Things to Consider Before You Publish or Print
Even with a polished interior pack, a few small checks go a long way. First, preview the PDF in a print-friendly viewer to confirm no clipping occurs near the margins. Most print-on-demand platforms and home printers handle 8.5 x 11 inches smoothly, but it is wise to verify.
Next, if you use the PPTX file, review the fonts. Simple, playful fonts work best for kids, and you may want to swap the default typeface to match your brand. Also think about paper quality if you are printing for a spiral-bound activity book. Slightly thicker paper prevents pencil marks from ghosting through to the next puzzle.
Consider the age span of your audience. The puzzles are labeled for kids around age seven, yet a bright five-year-old comfortable with numbers may enjoy them with a little guidance, while an eight-year-old needing extra practice will still find the easy level satisfying. If you are building a book that grows with the child, consider placing these 6x6 grids at the beginning and gradually transitioning to medium or larger grids later.
Connecting Puzzles to Larger Learning Themes
Educators often embed Sudoku into wider learning themes. A unit on animals might feature a puzzle where each number is represented by a small animal icon – something the PPTX file lets you swap easily. A math enrichment day could pair a few 6x6 puzzles with simple addition problems, reinforcing numbers in a fresh context. Because this pack solves the puzzle creation piece, it frees you to focus on the creative wrapper that makes the activity memorable.
For a parent running a small homeschool co-op, printing multiple copies of Easy Sudoku for Kids 7 gives every child the same starting point while allowing them to work at their own pace. Kids who finish early can flip to the solution page and check their own answers, building independence.
Why a Small Pack Can Have a Big Impact
You do not always need hundreds of puzzles to offer something worthwhile. Ten carefully designed pages feel intentional. They respect a child’s attention span and make the product feel curated rather than overwhelming. The easy difficulty level signals that this is a starting point, not the final destination. That clarity is helpful for buyers scanning a product description – they quickly understand that the book is meant for beginners, not experienced puzzle solvers.
From a creative perspective, ten puzzles give you a manageable canvas. You can wrap them in a themed cover, add a simple introduction page, and publish a complete mini-book over a weekend. Or you can use them as a chapter inside a larger mixed-activity book. The editable PPTX and ready PDF give you both speed and control, a balance that is hard to find in free puzzle collections online.

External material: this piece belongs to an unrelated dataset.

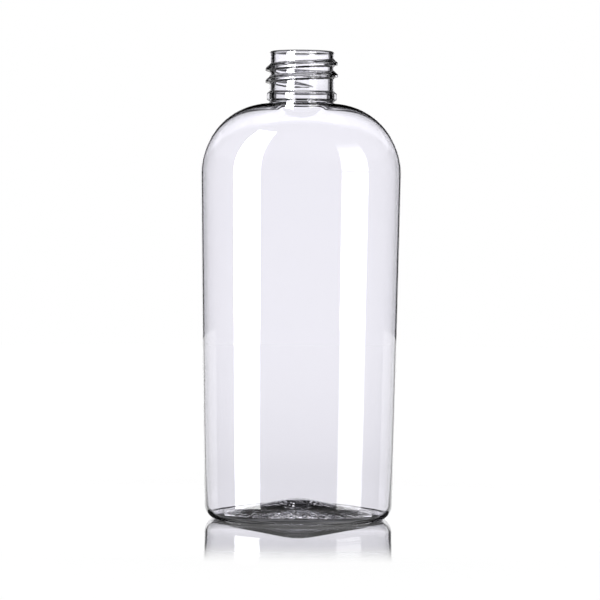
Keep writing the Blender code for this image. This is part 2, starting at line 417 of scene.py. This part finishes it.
# The stretched wall is very slightly wavy. The base is hardly stretched, and is rippled round its plate
on_bottle = nodes.new("ShaderNodeTexCoord")
place = nodes.new("ShaderNodeSeparateXYZ")
links.new(on_bottle.outputs["Object"], place.inputs[0])
from_middle = length(times(place.outputs["X"], ripple_narrow_share), place.outputs["Y"])
in_base = times(ramp(from_middle, ripple_edge - ripple_edge_fade, ripple_edge + ripple_edge_fade, 1.0, 0.0),
                ramp(place.outputs["Z"], ripple_top, ripple_top + ripple_top_fade, 1.0, 0.0))
off_plate = ramp(from_middle, base_disc_radius - plate_edge_fade, base_disc_radius)
lumps = times(ramp(noise(ripple_size, 2.0), ripple_foot, ripple_crest), ripple_height)
ripples = times(times(lumps, in_base), off_plate)
bump = nodes.new("ShaderNodeBump")
bump.inputs["Strength"].default_value = 1.0
bump.inputs["Distance"].default_value = 1.0
links.new(maths("ADD", times(noise(wave_size, 1.0), wave_height), ripples), bump.inputs["Height"])
links.new(bump.outputs["Normal"], shader.inputs["Normal"])
tint = nodes.new("ShaderNodeMix")
tint.data_type = "RGBA"
tint.inputs["A"].default_value = clear_tint
tint.inputs["B"].default_value = deep_tint
links.new(noise(wave_size * 2, 2.0), tint.inputs["Factor"])
links.new(tint.outputs["Result"], shader.inputs["Base Color"])
wall_mesh.materials.append(clear_plastic)

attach(bottle_wall, "root")
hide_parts("bottle")

# Table
# A wide round sheet of glossy white plastic, laid flat under the bottle. It mirrors the bottle close by, and
# the mirror image fades out to white. Through the plastic it looks duller: shallow views mirror the backdrop,
# and in steep ones it glows with painted shade: dark behind the bottle, grey in front, and painted shade with
# painted highlights under its base.
table_radius = 0.60
table_sides = 128
table_gap = 0.00002
sheet_white = (0.98, 0.98, 0.98, 1.0)
sheet_glow_share = 0.7
sheet_glow_level = 1.03

mirror_full = 0.040
mirror_gone = 0.070
mirror_narrow_share = 0.4
mirror_share = 0.94
mirror_image_level = 0.74
mirror_roughness = 0.02
dull_mirror_near = 0.90
dull_mirror_far = 0.835
shallow_angle = math.radians(18.0)
steep_angle = math.radians(20.0)

# Painted shade on the table, seen steeply through the plastic: dark near the bottle and far off behind it,
# grey in front
shade_half_angle = math.radians(60)
shade_start = 0.020
near_shade_radius = 0.035
near_shade_fade = 0.0105
far_shade_place = 0.235
far_shade_fade = 0.0141
dive_start_angle = math.radians(29.0)
dive_full_angle = math.radians(33.35)
plunge_start_angle = math.radians(62.4)
plunge_full_angle = math.radians(78.0)
painted_shade_level = 0.004
open_table_level = 0.90
front_shade_near = 0.10
front_shade_far = 0.16
front_near_level = 0.35
front_far_level = 0.20

# Painted shade and painted highlights on the table under the base, seen through the plastic
footprint_radius = 0.020
footprint_fade = 0.002
streak_size = 0.0030
streak_across_share = 0.08
streak_low, streak_high = 0.40, 0.60
painted_streak_shade_level, painted_streak_light_level = 0.03, 0.18
bright_line_place = -0.0032
bright_line_core = 0.0006
bright_line_edge = 0.0012
painted_line_level = 1.6
grey_fade = 0.002
speck_size = 0.0024
speck_along_share = 0.35
speck_low, speck_high = 0.60, 0.66
painted_speck_level = 2.2
rim_across, rim_across_full = 0.014, 0.017
rim_along, rim_along_full = 0.0105, 0.0125

bpy.ops.mesh.primitive_circle_add(vertices=table_sides, radius=table_radius, fill_type="NGON")
table = bpy.context.object
table.name = "table"
table.location.z = -table_gap
glossy_white = bpy.data.materials.new("glossy_white_sheet")
glossy_white.use_nodes = True
nodes, links = glossy_white.node_tree.nodes, glossy_white.node_tree.links
nodes.clear()


def choose(share, first, second):
    node = nodes.new("ShaderNodeMixShader")
    feed(node.inputs[0], share)
    links.new(first, node.inputs[1])
    links.new(second, node.inputs[2])
    return node.outputs[0]


def glow(level):
    node = nodes.new("ShaderNodeEmission")
    node.inputs["Color"].default_value = (1.0, 1.0, 1.0, 1.0)
    feed(node.inputs["Strength"], level)
    return node.outputs[0]


def mirror(level):
    grey = nodes.new("ShaderNodeCombineColor")
    for channel in ("Red", "Green", "Blue"):
        feed(grey.inputs[channel], level)
    node = nodes.new("ShaderNodeBsdfGlossy")
    node.inputs["Roughness"].default_value = mirror_roughness
    links.new(grey.outputs[0], node.inputs["Color"])
    return node.outputs[0]


def drawn_out_noise(size, across_share, along_share, detail):
    """Noise on the table from 0 to 1, drawn out in the direction that has a small share."""
    drawn_out = nodes.new("ShaderNodeCombineXYZ")
    links.new(times(across, across_share), drawn_out.inputs["X"])
    links.new(times(along, along_share), drawn_out.inputs["Y"])
    node = nodes.new("ShaderNodeTexNoise")
    node.inputs["Scale"].default_value = 1 / size
    node.inputs["Detail"].default_value = detail
    links.new(drawn_out.outputs[0], node.inputs["Vector"])
    return node.outputs["Fac"]


def steeper(start_angle, full_angle):
    """1 where the view dips to the table by more than the full angle, 0 where by less than the start."""
    return ramp(facing.outputs["Facing"], 1 - math.sin(full_angle), 1 - math.sin(start_angle), 1.0, 0.0)


place = nodes.new("ShaderNodeNewGeometry")
parts = nodes.new("ShaderNodeSeparateXYZ")
links.new(place.outputs["Position"], parts.inputs[0])
across, along = parts.outputs["X"], parts.outputs["Y"]
off_axis = maths("ABSOLUTE", across)
distance = length(across, along)
oval_distance = length(times(across, mirror_narrow_share), along)
facing = nodes.new("ShaderNodeLayerWeight")
facing.inputs["Blend"].default_value = 0.5
rays = nodes.new("ShaderNodeLightPath")

# Seen directly: the white sheet with the mirror image
plain = nodes.new("ShaderNodeBsdfDiffuse")
plain.inputs["Color"].default_value = sheet_white
pale = choose(sheet_glow_share, plain.outputs[0], glow(sheet_glow_level))
image_share = ramp(oval_distance, mirror_full, mirror_gone, mirror_share, 0.0)
seen_direct = choose(image_share, pale, mirror(mirror_image_level))

# Seen steeply through the plastic, painted shade glows on the table: dark behind the bottle, with the open
# table round it, and grey in front
near_painted_shade = ramp(distance, near_shade_radius, near_shade_radius + near_shade_fade, 1.0, 0.0)
far_painted_shade = ramp(distance, far_shade_place, far_shade_place + far_shade_fade)
painted_shade = either(either(near_painted_shade, far_painted_shade), steeper(dive_start_angle, dive_full_angle))
painted_shade = times(painted_shade, without(steeper(plunge_start_angle, plunge_full_angle)))
painted_shade_glow = ramp(painted_shade, 0.0, 1.0, open_table_level, painted_shade_level)
nearer = times(along, -1.0)
painted_front_shade = ramp(nearer, front_shade_near, front_shade_far, front_near_level, front_far_level)
behind = maths("LESS_THAN", off_axis, times(maths("ADD", along, shade_start), math.tan(shade_half_angle)))
steep_view = choose(behind, glow(painted_front_shade), glow(painted_shade_glow))

# Under the base, painted shade and painted highlights glow on the table: grey streaks in front, a bright
# line, and a dark patch with specks and a pale rim behind
painted_streaks = ramp(drawn_out_noise(streak_size, streak_across_share, 1.0, 2.0), streak_low, streak_high,
               painted_streak_shade_level, painted_streak_light_level)
from_line = maths("ABSOLUTE", maths("SUBTRACT", along, bright_line_place))
painted_bright_line = ramp(from_line, bright_line_core, bright_line_edge, painted_line_level, 0.0)
painted_specks = ramp(drawn_out_noise(speck_size, 1.0, speck_along_share, 1.0), speck_low, speck_high, 0.0, painted_speck_level)
painted_pale_rim = either(ramp(off_axis, rim_across, rim_across_full), ramp(along, rim_along, rim_along_full))
past_line = ramp(along, bright_line_place, bright_line_place + grey_fade)
painted_base_shade = either(times(painted_streaks, without(past_line)), times(either(painted_specks, painted_pale_rim), past_line))
painted_base_shade = glow(either(painted_base_shade, painted_bright_line))
steep_view = choose(maths("LESS_THAN", distance, footprint_radius), steep_view, painted_base_shade)

# Seen through the plastic at a shallow angle: a duller mirror
shallow = times(without(steeper(shallow_angle, steep_angle)),
                ramp(distance, footprint_radius, footprint_radius + footprint_fade))
dull_mirror = mirror(ramp(distance, 0.0, table_radius, dull_mirror_near, dull_mirror_far))
seen_in_plastic = choose(shallow, steep_view, dull_mirror)
surface = nodes.new("ShaderNodeOutputMaterial")
links.new(choose(rays.outputs["Is Glossy Ray"], seen_direct, seen_in_plastic), surface.inputs["Surface"])
table.data.materials.append(glossy_white)
table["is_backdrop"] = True

# Studio
# A lit white backdrop behind, just wider than the view, black cards round it, and two tall softboxes in
# front to the left and right, whose reflections are the two white stripes on the body. Its places are
# angles in degrees as seen from the bottle: aside from straight behind it, lift and tilt from level.
backdrop_left = 22.0
backdrop_right = 20.0
backdrop_side_fade = 3.0
backdrop_top = 10.5
backdrop_foot = -7.0
backdrop_end_fade = 2.0
mirrored_backdrop_rise = 12.0
backdrop_low_level = 1.11
backdrop_high_level = 1.35
brighter_start, brighter_full = 2.2, 3.0
dimmer_start, dimmer_full = 3.5, 9.0
dimmer_share = 0.8

softbox_near = 124.0
softbox_far = 152.0
softbox_side_fade = 1.5
softbox_foot = -60.0
softbox_foot_fade = 5.0
left_softbox_top = 60.0
left_softbox_top_fade = 4.0
left_softbox_level = 22.0
right_softbox_top_start, right_softbox_top_full = 10.0, 50.0
right_softbox_level = 6.0
neck_lift = 2.9
neck_lift_core, neck_lift_edge = 1.0, 1.6
neck_softbox_share = 0.25
longest_softbox_path = 4.5

card_end = 78.0
card_end_fade = 6.0
card_top = 17.0
card_top_fade = 3.0
card_side, card_side_full = 33.0, 39.0
mirrored_sides_level = 1.17
front_start, front_full = 70.0, 110.0
front_side = 90.0
front_level = 0.005
dark_level = 0.003
off_sheet_level = 1.40

studio = bpy.data.worlds.new("studio")
bpy.context.scene.world = studio
studio.use_nodes = True
nodes, links = studio.node_tree.nodes, studio.node_tree.links
nodes.clear()
direction = nodes.new("ShaderNodeTexCoord")
axes = nodes.new("ShaderNodeSeparateXYZ")
links.new(direction.outputs["Generated"], axes.inputs[0])
turn = times(maths("ARCTAN2", axes.outputs["X"], axes.outputs["Y"]), math.degrees(1))
aside = maths("ABSOLUTE", turn)
lift = times(maths("ARCSINE", axes.outputs["Z"]), math.degrees(1))
tilt = maths("ABSOLUTE", lift)
on_left = maths("LESS_THAN", turn, 0.0)
on_right = without(on_left)

# What a ray met last: the table, which is slightly rough, or the plastic, which is perfectly smooth
rays = nodes.new("ShaderNodeLightPath")
bent_or_mirrored = rays.outputs["Is Glossy Ray"]
leaving = rays.outputs["Is Transmission Ray"]
mirrored = rays.outputs["Glossy Depth"]
in_plastic = maths("GREATER_THAN", rays.outputs["Transmission Depth"], 0.5)
mirrored_once = maths("LESS_THAN", mirrored, 1.5)
off_sheet = times(bent_or_mirrored, without(either(rays.outputs["Is Singular Ray"], leaving)))
straight_through = either(times(leaving, maths("LESS_THAN", mirrored, 0.5)),
                          times(times(off_sheet, in_plastic), mirrored_once))
ahead = maths("LESS_THAN", aside, front_side)
sheet_only = times(times(off_sheet, without(in_plastic)), either(ahead, mirrored_once))
reflected = times(bent_or_mirrored, without(either(straight_through, sheet_only)))

# The backdrop, which reaches higher in the table's mirror
top = maths("ADD", backdrop_top, times(off_sheet, mirrored_backdrop_rise))
level = times(ramp(lift, top, maths("ADD", top, backdrop_end_fade), 1.0, 0.0),
              ramp(lift, backdrop_foot - backdrop_end_fade, backdrop_foot))
width = either(times(on_left, ramp(aside, backdrop_left, backdrop_left + backdrop_side_fade, 1.0, 0.0)),
               times(on_right, ramp(aside, backdrop_right, backdrop_right + backdrop_side_fade, 1.0, 0.0)))
brightness = times(ramp(lift, brighter_start, brighter_full, backdrop_low_level, backdrop_high_level),
                   ramp(lift, dimmer_start, dimmer_full, 1.0, dimmer_share))
backdrop = times(times(width, level), brightness)

# The softboxes. The right one fades towards its top, and is dim as the neck mirrors it
from_neck_lift = maths("ABSOLUTE", maths("SUBTRACT", lift, neck_lift))
left_softbox = ramp(lift, left_softbox_top, left_softbox_top + left_softbox_top_fade, left_softbox_level, 0.0)
right_softbox = times(ramp(lift, right_softbox_top_start, right_softbox_top_full, right_softbox_level, 0.0),
                      ramp(from_neck_lift, neck_lift_core, neck_lift_edge, neck_softbox_share, 1.0))
softboxes = either(times(on_left, left_softbox), times(on_right, right_softbox))
softboxes = times(softboxes, ramp(aside, softbox_near, softbox_near + softbox_side_fade))
softboxes = times(softboxes, ramp(aside, softbox_far, softbox_far + softbox_side_fade, 1.0, 0.0))
softboxes = times(softboxes, ramp(lift, softbox_foot, softbox_foot + softbox_foot_fade))
softboxes = times(softboxes, maths("LESS_THAN", rays.outputs["Ray Depth"], longest_softbox_path))

# The white studio past the ends, the tops and the feet of the black cards
past_ends = ramp(aside, card_end, card_end + card_end_fade)
past_tops = times(ramp(aside, card_side, card_side_full), ramp(tilt, card_top, card_top + card_top_fade))
sides_level = ramp(off_sheet, 0.0, 1.0, 1.0, mirrored_sides_level)
white_sides = times(either(past_ends, past_tops), sides_level)
seen_through = either(either(backdrop, white_sides), softboxes)
front_fill = times(ramp(aside, front_start, front_full), front_level)
seen_reflected = either(either(backdrop, front_fill), either(softboxes, dark_level))


def light(strength):
    node = nodes.new("ShaderNodeBackground")
    node.inputs["Color"].default_value = (1.0, 1.0, 1.0, 1.0)
    feed(node.inputs["Strength"], strength)
    return node.outputs[0]


lights = choose(sheet_only, light(1.0), light(off_sheet_level))
lights = choose(straight_through, lights, light(seen_through))
lights = choose(reflected, lights, light(seen_reflected))
sky = nodes.new("ShaderNodeOutputWorld")
links.new(lights, sky.inputs["Surface"])
bpy.context.scene.view_settings.view_transform = "Standard"

# Camera
# A camera on a stand, a little over half a metre in front of the bottle and above its middle. It looks
# slightly down, and is turned by half a degree.
camera_distance = 0.570
camera_height = 0.0915
look_at = Vector((0.0, 0.0, 0.0591))
view_height = 0.1613
camera_roll = math.radians(0.5)
nearest_seen = 0.01
farthest_seen = 10.0
camera_data = bpy.data.cameras.new("camera")
camera = bpy.data.objects.new("camera", camera_data)
bpy.context.scene.collection.objects.link(camera)
camera.location = (0.0, -camera_distance, camera_height)
aim = (look_at - camera.location).to_track_quat("-Z", "Y")
camera.rotation_euler = aim.to_euler()
camera.rotation_euler.rotate_axis("Z", camera_roll)
camera_data.lens = camera_data.sensor_width * camera_distance / view_height
camera_data.clip_start = nearest_seen
camera_data.clip_end = farthest_seen
bpy.context.scene.camera = camera

low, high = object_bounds()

Keeping the Focus on Fun and Simplicity
At its heart, Easy Sudoku for Kids 7 is a collection of small moments – a child gripping a pencil, staring at the grid, and then softly exclaiming when the last number clicks into place. For the adult behind the scenes, that same satisfaction comes from having a resource that works the first time, fits the page perfectly, and can be used again and again in new ways. Whether you are teaching, selling, or simply searching for a rainy-day activity, these ten 6x6 puzzles deliver exactly what they promise: an easy, welcoming start to Sudoku.